From: Frédéric Blanqui <frederic.blanqui AT inria.fr>
Reply-To: "coq-club AT inria.fr" <coq-club AT inria.fr>
Date: Thu, 4 Sep 2014 14:04:17 +0100
To: "coq-club AT inria.fr" <coq-club AT inria.fr>
Subject: Re: [Coq-Club] Strictly positive inductive types

Hello.

Le 11/08/2014 23:23, Maxime Dénès a écrit :
Coq does reject non strictly positive types, even if they are positive. Otherwise it would be inconsistent in general, as you could encode the argument given in [1].

Non-strictly positive types are not necessarily inconsistent. In Inductively defined types, COLOG'88, Thierry Coquand and Christine Paulin show that a particular "big" non-strictly positive type is inconsistent (section 3.1, page 59).
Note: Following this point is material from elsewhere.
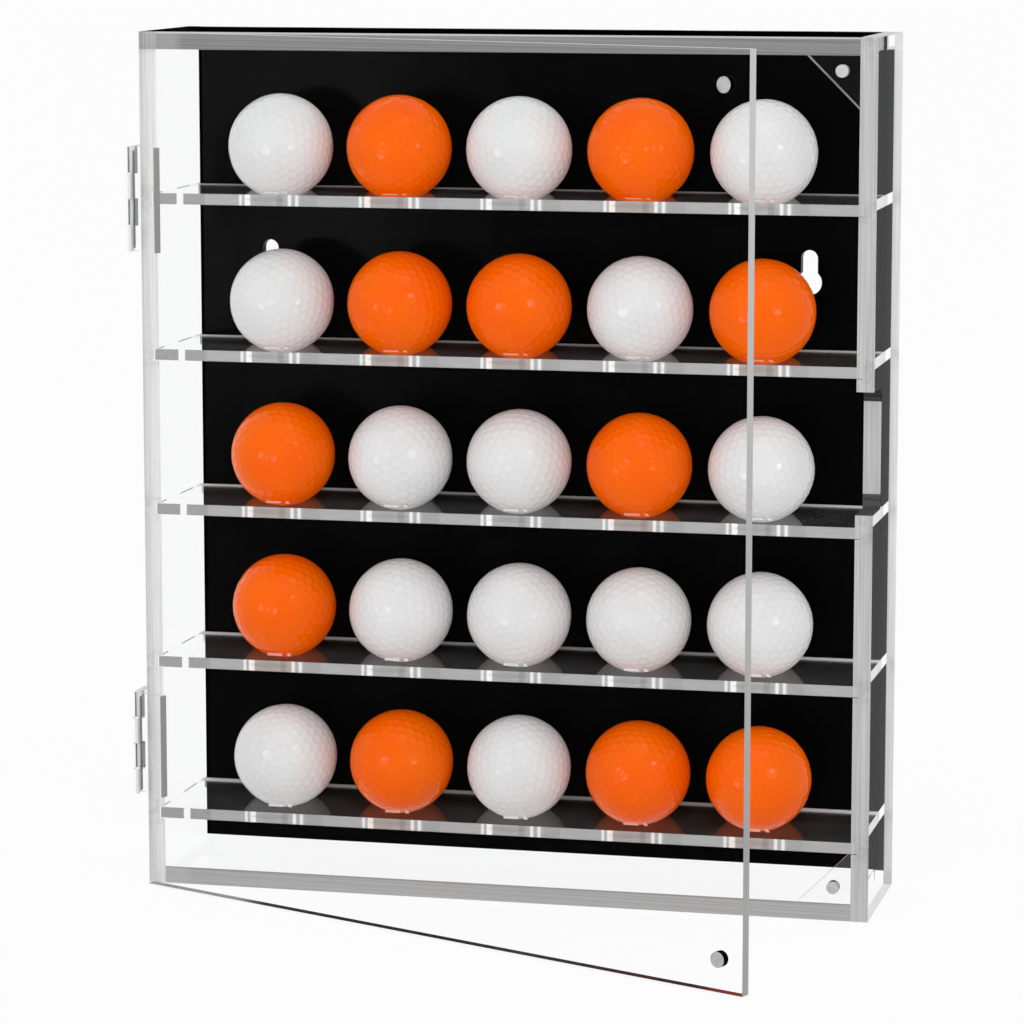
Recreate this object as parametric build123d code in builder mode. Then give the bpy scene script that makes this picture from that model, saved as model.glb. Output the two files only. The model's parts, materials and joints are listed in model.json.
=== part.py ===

I call it "big" for it has a constructor having a type argument that is not a parameter. The constructor has type ((X->Prop)->Prop)->X. However, "small" (e.g. replace Prop by bool) non-strictly positive types are harmless.

I was just about to ask wether this is obvious, but I realise that this is justified by the impredicative encoding of such types. That is while they don’t have exactly the same reduction rules we can exploit the encoding in the semantics. 

Is there any use of positive inductive types? I lack any intuition about such types. They seem to be a formalist invention.

Thorsten



Best regards,

Frédéric.


I don't know of any flag to disable this check but a patch should not be too hard to write. What's your use case?

Maxime.

[1] A new paradox in type theory, T. Coquand - Proceedings 9th Int. Congress of Logic, Methodology, 1991

On 08/11/2014 05:04 PM, Luke Maurer wrote:
AFAIK, Coq always accepts types that are positive but not strictly so. And it never accepts non-positive occurrences (unlike with Agda, Coq's termination checking is mandatory).

- Luke

On Aug 11, 2014, at 1:54 PM, <elilobo.v AT gmail.com> wrote:

How to force Coq to accept non-strictly positive inductive types? Is there a
flag like --no-positivity-check in Agda, to do it?